From the safe distance of a carriage, Martha Washington monitored the curious proceedings, escorted by a gawking Lucy Knox and Caty Greene. As one might expect from a genteel Virginia lady, Martha was taken aback by the Indians and their seemingly outlandish regalia. “The General and Billy [Lee], followed by a lot of mounted savages, rode along the line,” she told her daughter-in-law. “Some of the Indians were fairly fine looking, but most of them appeared worse than Falstaff ’s gang. And such horses and trappings! The General says it was done to keep the Indians friendly toward us. They appeared like cutthroats all.” The editor of Martha Washington’s papers notes that this “letter, if authentic, has undergone editing.”11

Such diplomacy didn’t forestall the punitive measures Washington initiated against Indian settlements three weeks later. Clearly in a vengeful mood after attacks on American civilians, he contemplated a drastic removal of the Six Nations from their traditional hunting grounds and farms.
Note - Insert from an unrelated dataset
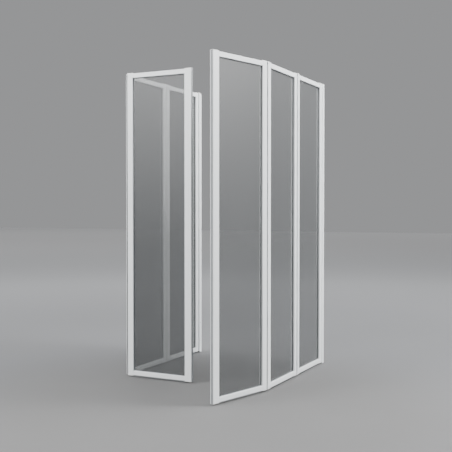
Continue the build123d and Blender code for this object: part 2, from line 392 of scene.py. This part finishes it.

He ordered General Sullivan and about four thousand soldiers to march to the Finger Lakes in upstate New York and the Susquehanna Valley in Pennsylvania and undertake “the total destruction and devastation” of Iroquois settlements, grabbing women and children as hostages for bargaining purposes.12 The Indians must have been forewarned, for Sullivan’s men often swooped down on deserted villages, which didn’t stop the Americans from reducing forty towns to ashes and incinerating 160,000 bushels of crops. As Sullivan laid down this trail of devastation, Washington recounted to Lafayette in jubilant terms how Sullivan had “completed the entire destruction of the whole country of the Six Nations, except so much of it as is inhabited by the Oneidas, who have always lived in amity with us.”13

Although Washington admitted that Indian families were fleeing in terror, he rationalized these harsh measures as fit punishment for assorted cruelties practiced by the Indians on “our unhappy, frontier settlers, who (men, women, and children) have been deliberately murdered in a manner shocking to humanity.”14 This wasn’t the last word on Indian policy from Washington, who still hoped to develop friendly relations with even hostile tribes.